Inside, the RV is spacious and comfortable. I sleep on the sofa, some blankets and my jacket against the night-time desert cold. There’s a fake fireplace under the TV, a small table, a sizable kitchen. The flat, musty Arizona water is reverse-osmosis filtered. Coffee is plentiful. The days are bright white and impossibly clear.
“The RV park where my cousin stays. It has some trees,” Colette tells me.

I take off on my own for as long as I can. I drive past RV park after RV park, past places that repair them and places that sell them. I go to the markets for Christmas presents, and when they turn out to be barns of cheap plastic, I find some antique stores in the centre. It’s the Wild bloody West out here, deserted and dusty and dead in the streets, a few old men watching me from under their hat brims in the shade.

In one of the antique stores, a particularly messy and cluttered one, a slightly askew man goes up to the guy at the counter and asks him if he’s heard of Dan Brown.
“He’s really good,” he says. “I like him a whole lot. Have you heard of him?”
The man behind the counter asks me if he can help me with anything.

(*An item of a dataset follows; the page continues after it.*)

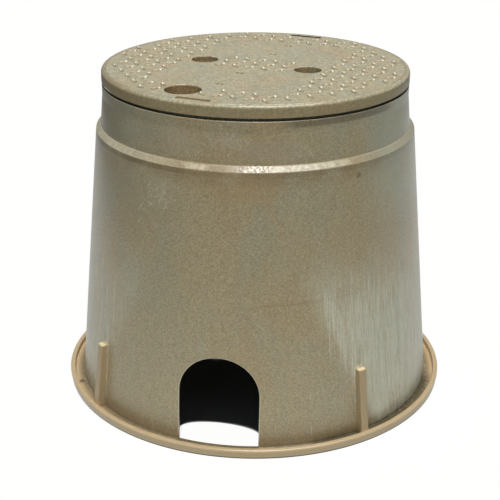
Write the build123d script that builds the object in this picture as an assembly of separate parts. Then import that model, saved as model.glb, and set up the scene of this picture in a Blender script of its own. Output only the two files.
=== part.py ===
from build123d import *
import math
import os

# Round irrigation valve box of the 10 inch class: an open-bottomed conical body and a lift-off cover.
# Millimetres, +Z up. Z 0 is the underside of the base flange, and the front pipe slot faces -Y.

# Conical wall of the body, measured on its outside
wall_thickness = 3.2
wall_foot_radius = 155.4
wall_foot_round = 1.2
shoulder_radius = 134.0
shoulder_height = 227.6
shoulder_round = 1.3

# Base flange, with a trough between the wall and an upturned lip
floor_thickness = 3.2
trough_width = 7.4
lip_width = 4.6
lip_height = 8.0
lip_draft = 1.2
lip_outer_round = 1.8
lip_inner_round = 1.0
lip_inner_radius = wall_foot_radius + trough_width
flange_radius = lip_inner_radius + lip_width

# Collar above the shoulder's sloping ledge
ledge_width = 4.1
ledge_rise = 4.2
collar_height = 33.4
collar_draft = 2.2
collar_straight_band = 9.2
collar_foot_round = 1.0
rim_round = 0.8
collar_foot_radius = shoulder_radius - ledge_width
collar_foot_height = shoulder_height + ledge_rise
collar_radius = collar_foot_radius - collar_draft
collar_bore_radius = collar_radius - wall_thickness
rim_height = collar_foot_height + collar_height

# Seat inside the collar, which carries the cover
seat_depth = 7.6
seat_width = 6.0
seat_edge_thickness = 3.0
seat_height = rim_height - seat_depth

# Pipe slots, one at the front and one at the back
slot_width = 65.4
slot_height = 78.2
slot_count = 2

# Stacking ribs, set midway between the slots
rib_count = 4
rib_width = 7.2
rib_top_height = 60.5
rib_top_depth = 6.0
rib_foot_bite = 0.5
rib_root = 1.6
rib_corner_round = 1.3
rib_top_round = 0.9

# Cover: disc, skirt and the ring that locates it in the collar
cover_overhang = 0.2
cover_reveal = 2.3
cover_skirt_depth = 10.0
cover_edge_round = 3.0
cover_thickness = 4.0
cover_skirt_thickness = 2.6
cover_fit_clearance = 1.0
locating_ring_thickness = 2.0
cover_turn = -12.2
cover_radius = collar_radius + cover_overhang
skirt_foot_height = rim_height + cover_reveal
cover_top_height = skirt_foot_height + cover_skirt_depth
ring_outer_radius = collar_bore_radius - cover_fit_clearance
ring_inner_radius = ring_outer_radius - locating_ring_thickness

# Holes through the cover, each in a sleeve below the disc
small_hole_radius = 11.25
small_hole_reach = 46.4
large_hole_radius = 14.6
large_hole_rim_gap = 14.2
large_hole_turn = 11.1
sleeve_wall = 2.6
sleeve_depth = 13.5

# Pry notches at the front and back of the cover's edge
notch_length = 29.0
notch_width = 5.4
notch_edge_gap = 0.3

# Ribs below the cover
under_rib_count = 8
under_rib_thickness = 2.4
under_rib_depth = 9.0
hub_ring_radius = 22.0
middle_ring_radius = 72.0

# Raised diamond tread on the cover, in two directions by turns
tread_pitch = 13.0
tread_length = 9.4
tread_width = 3.6
tread_height = 1.4
tread_side_angle = 38.0
tread_bed = 0.4
tread_margin = 8.5
tread_hole_gap = 0.8
bare_field_half_width = 60.0
bare_field_near = 19.0
bare_field_far = 85.0


def wall_radius(height):
    """Outside radius of the cone at a height."""
    share = height / shoulder_height
    return wall_foot_radius + (shoulder_radius - wall_foot_radius) * share


def ring_profile(points, rounds):
    """Closed outline in the R-Z plane, with a radius at each named corner."""
    outline = Polyline(*points, close=True)
    face = make_face(outline)
    for corner, radius in rounds:
        near = face.vertices().sort_by_distance(Vector(corner[0], 0, corner[1]))[0]
        face = fillet(near, radius)
    return face


def turned(points, rounds=()):
    """Solid of revolution about Z of an outline given as radius and height."""
    flat_points = [(radius, 0, height) for radius, height in points]
    face = ring_profile(flat_points, rounds)
    return revolve(face, Axis.Z, 360)


def body_shell():
    """Flange, lip, cone, shoulder, collar and seat as one turned moulding."""
    seat_inner = collar_bore_radius - seat_width
    seat_under = seat_height - seat_edge_thickness
    seat_root = seat_under - seat_width
    half_thickness = wall_thickness / 2
    points = [
        (wall_foot_radius - wall_thickness, 0),
        (flange_radius - lip_draft, 0),
        (flange_radius, lip_height),
        (lip_inner_radius, lip_height),
        (lip_inner_radius, floor_thickness),
        (wall_radius(floor_thickness), floor_thickness),
        (shoulder_radius, shoulder_height),
        (collar_foot_radius, collar_foot_height),
        (collar_radius, rim_height - collar_straight_band),
        (collar_radius, rim_height),
        (collar_bore_radius, rim_height),
        (collar_bore_radius, seat_height),
        (seat_inner, seat_height),
        (seat_inner, seat_under),
        (collar_bore_radius, seat_root),
        (collar_foot_radius - wall_thickness, collar_foot_height - half_thickness),
        (shoulder_radius - wall_thickness, shoulder_height - half_thickness),
    ]
    rounds = [
        (points[2], lip_outer_round),
        (points[3], lip_inner_round),
        (points[5], wall_foot_round),
        (points[6], shoulder_round),
        (points[7], collar_foot_round),
        (points[9], rim_round),
        (points[10], rim_round),
    ]
    return turned(points, rounds)


def pipe_slot(angle):
    """Arch-topped cutter through the wall above the flange floor, facing -Y before its turn."""
    half = slot_width / 2
    spring = slot_height - half
    arch = Pos(0, spring) * Circle(half)
    jambs = Pos(0, (spring + floor_thickness) / 2) * Rectangle(slot_width, spring - floor_thickness)
    way = extrude(Plane.XZ * (arch + jambs), amount=flange_radius)
    within_trough = Cylinder(wall_foot_radius + trough_width / 2, 2 * slot_height)
    return Rot(0, 0, angle) * (way & within_trough)


def stacking_rib(angle):
    """Square post with rounded corners on the flange floor, deeper at its foot than at its top."""
    foot_nose = lip_inner_radius + rib_foot_bite
    top_nose = wall_radius(rib_top_height) + rib_top_depth

    def section(height, nose):
        root = wall_radius(height) - rib_root
        block = Pos((root + nose) / 2, 0) * Rectangle(nose - root, rib_width)
        block = fillet(block.vertices().group_by(Axis.X)[-1], rib_corner_round)
        return Pos(0, 0, height) * block

    foot_height = floor_thickness / 2
    post = loft([section(foot_height, foot_nose), section(rib_top_height, top_nose)])
    top_edges = post.edges().group_by(Axis.Z)[-1].sort_by(Axis.X)
    post = fillet(top_edges[1:], rib_top_round)
    return Rot(0, 0, angle - 90) * post


def make_body():
    body = body_shell()
    for index in range(slot_count):
        body -= pipe_slot(index * 360 / slot_count)
    for index in range(rib_count):
        body += stacking_rib((index + 0.5) * 360 / rib_count)
    return body


def cover_shell():
    """Disc, skirt and locating ring, turned as one."""
    under = cover_top_height - cover_thickness
    skirt_inner = cover_radius - cover_skirt_thickness
    points = [
        (0, cover_top_height),
        (0, under),
        (ring_inner_radius, under),
        (ring_inner_radius, seat_height),
        (ring_outer_radius, seat_height),
        (ring_outer_radius, under),
        (skirt_inner, under),
        (skirt_inner, skirt_foot_height),
        (cover_radius, skirt_foot_height),
        (cover_radius, cover_top_height),
    ]
    return turned(points, [(points[-1], cover_edge_round)])


def cover_holes():
    """Place across, place forward and radius of each hole through the cover."""
    large_hole_reach = cover_radius - large_hole_rim_gap - large_hole_radius
    turn = math.radians(large_hole_turn)
    return [
        (-small_hole_reach, 0, small_hole_radius),
        (small_hole_reach, 0, small_hole_radius),
        (-large_hole_reach * math.sin(turn), -large_hole_reach * math.cos(turn), large_hole_radius),
    ]


def under_ribs():
    """Radial ribs and two ring ribs below the disc."""
    under = cover_top_height - cover_thickness
    length = ring_inner_radius - hub_ring_radius + locating_ring_thickness / 2
    ribs = []
    for index in range(under_rib_count):
        rib = Box(length, under_rib_thickness, under_rib_depth + tread_bed)
        rib = Pos(hub_ring_radius + length / 2, 0, under - (under_rib_depth - tread_bed) / 2) * rib
        ribs.append(Rot(0, 0, (index + 0.5) * 360 / under_rib_count) * rib)
    for radius in (hub_ring_radius, middle_ring_radius):
        outline = Circle(radius + under_rib_thickness / 2) - Circle(radius - under_rib_thickness / 2)
        ribs.append(Pos(0, 0, under - under_rib_depth) * extrude(outline, amount=under_rib_depth + tread_bed))
    return ribs


def sleeves():
    """Solid bosses round the holes, bored out with them afterwards."""
    height = sleeve_depth - tread_bed
    bosses = []
    for across, forward, radius in cover_holes():
        boss = extrude(Circle(radius + sleeve_wall), amount=height)
        bosses.append(Pos(across, forward, cover_top_height - sleeve_depth) * boss)
    return bosses


def pry_notch(side):
    """Slot through the disc just inside the locating ring."""
    reach = ring_inner_radius - notch_edge_gap - notch_width / 2
    cutter = Box(notch_length, notch_width, 4 * cover_thickness)
    return Pos(0, side * reach, cover_top_height) * cutter


def tread_places():
    """Centres and turns of the raised lozenges on a square grid, leaving the bare fields."""
    limit = cover_radius - tread_margin
    steps = int(limit // tread_pitch)
    places = []
    for column in range(-steps, steps + 1):
        for row in range(-steps, steps + 1):
            across = column * tread_pitch
            forward = row * tread_pitch
            if math.hypot(across, forward) > limit:
                continue
            in_field = bare_field_near < abs(forward) < bare_field_far
            if in_field and abs(across) < bare_field_half_width:
                continue
            clear = [
                math.hypot(across - hole_across, forward - hole_forward) - radius
                for hole_across, hole_forward, radius in cover_holes()
            ]
            if min(clear) < tread_length / 2 + tread_hole_gap:
                continue
            near_notch = abs(across) < notch_length / 2 + tread_length / 2
            if near_notch and abs(forward) > ring_inner_radius - notch_width - tread_length:
                continue
            turn = 45 if (column + row) % 2 else -45
            places.append((across, forward, turn))
    return places


def tread():
    """All the raised lozenges, with sloping sides, let a little into the disc."""
    half_length = tread_length / 2
    half_width = tread_width / 2
    spread = tread_bed * math.tan(math.radians(tread_side_angle))
    corners = [(-half_length, 0), (0, -half_width), (half_length, 0), (0, half_width)]
    lozenge = offset(Polygon(*corners, align=None), amount=spread, kind=Kind.INTERSECTION)
    nub = extrude(lozenge, amount=tread_height + tread_bed, taper=tread_side_angle)
    nub = Pos(0, 0, cover_top_height - tread_bed) * nub
    return [Pos(across, forward, 0) * (Rot(0, 0, turn) * nub) for across, forward, turn in tread_places()]


def make_cover():
    cover = cover_shell()
    cover = cover.fuse(*under_ribs(), *sleeves())
    for across, forward, radius in cover_holes():
        bore = Cylinder(radius, 2 * (cover_top_height - seat_height))
        cover -= Pos(across, forward, cover_top_height) * bore
    for side in (-1, 1):
        cover -= pry_notch(side)
    cover = cover.fuse(*tread())
    return Rot(0, 0, cover_turn) * cover


def main():
    os.makedirs("parts", exist_ok=True)
    export_step(make_body(), "parts/box_body.step")
    export_step(make_cover(), "parts/cover.step")


main()
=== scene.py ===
import math
import bpy
import bmesh
import numpy as np
from mathutils import Matrix, Vector


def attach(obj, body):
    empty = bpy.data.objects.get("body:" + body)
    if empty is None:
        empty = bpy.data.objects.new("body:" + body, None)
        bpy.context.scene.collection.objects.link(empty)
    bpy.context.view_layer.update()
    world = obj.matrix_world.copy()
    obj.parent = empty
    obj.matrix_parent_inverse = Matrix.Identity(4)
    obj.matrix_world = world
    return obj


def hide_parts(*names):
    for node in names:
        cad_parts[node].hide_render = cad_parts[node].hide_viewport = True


# Round irrigation valve box: a conical body with a base flange, and a tread cover.
# Lengths in the dictionaries are millimetres, angles are degrees; meshes are built in metres.

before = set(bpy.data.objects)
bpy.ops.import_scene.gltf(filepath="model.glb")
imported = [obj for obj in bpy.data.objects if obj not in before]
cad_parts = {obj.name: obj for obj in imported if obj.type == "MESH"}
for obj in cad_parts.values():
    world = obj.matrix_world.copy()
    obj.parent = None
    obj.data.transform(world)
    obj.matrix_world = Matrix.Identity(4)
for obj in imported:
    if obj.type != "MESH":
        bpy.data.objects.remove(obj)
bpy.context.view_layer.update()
mm = 0.001
quarter = np.radians(np.linspace(0, 90, 5))  # angles along a round of four steps
print("stage: frame loaded", sorted(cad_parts))


# Shared mesh tools
def roundedPath(corners, closed=False, steps=5, support=0.2):
    # Corners are (radius, height, round). Each rounded corner is an arc tangent to its two runs,
    # with one more point on each run close to the arc, so that flat faces stay flat in the shading.
    spots = np.array([c[:2] for c in corners], float)
    parts = []
    for i, here in enumerate(spots):
        if not closed and i in (0, len(spots) - 1):
            parts.append(here)
            continue
        back, ahead = spots[i - 1] - here, spots[(i + 1) % len(spots)] - here
        back, ahead = back / np.linalg.norm(back), ahead / np.linalg.norm(ahead)
        size = corners[i][2]
        if size == 0:
            parts.append([here + back * support, here, here + ahead * support])
            continue
        half = math.acos(np.clip(back @ ahead, -1, 1)) / 2
        reach, sweep = size / math.tan(half), math.pi - 2 * half
        middle = back + ahead
        centre = here + middle / np.linalg.norm(middle) * size / math.sin(half)
        first, last = here + back * reach - centre, here + ahead * reach - centre
        t = np.linspace(0, 1, steps + 1)[:, None]
        arc = centre + (first * np.sin((1 - t) * sweep) + last * np.sin(t * sweep)) / math.sin(sweep)
        parts.append(np.vstack([arc[:1] + back * support, arc, arc[-1:] + ahead * support]))
    return np.vstack(parts)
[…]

In the next store, the strange man has arrived ahead of me.
“Have you heard of Dan Brown?” he asks the lady behind the counter. “I really liked Inception. That was a really good book.”

I drive into the desert. The interstate is a dead straight scar carved into the yellow and heat, a perfect dissection of nothing. I fly away from here and into Mexico tomorrow. It’s three days before Christmas.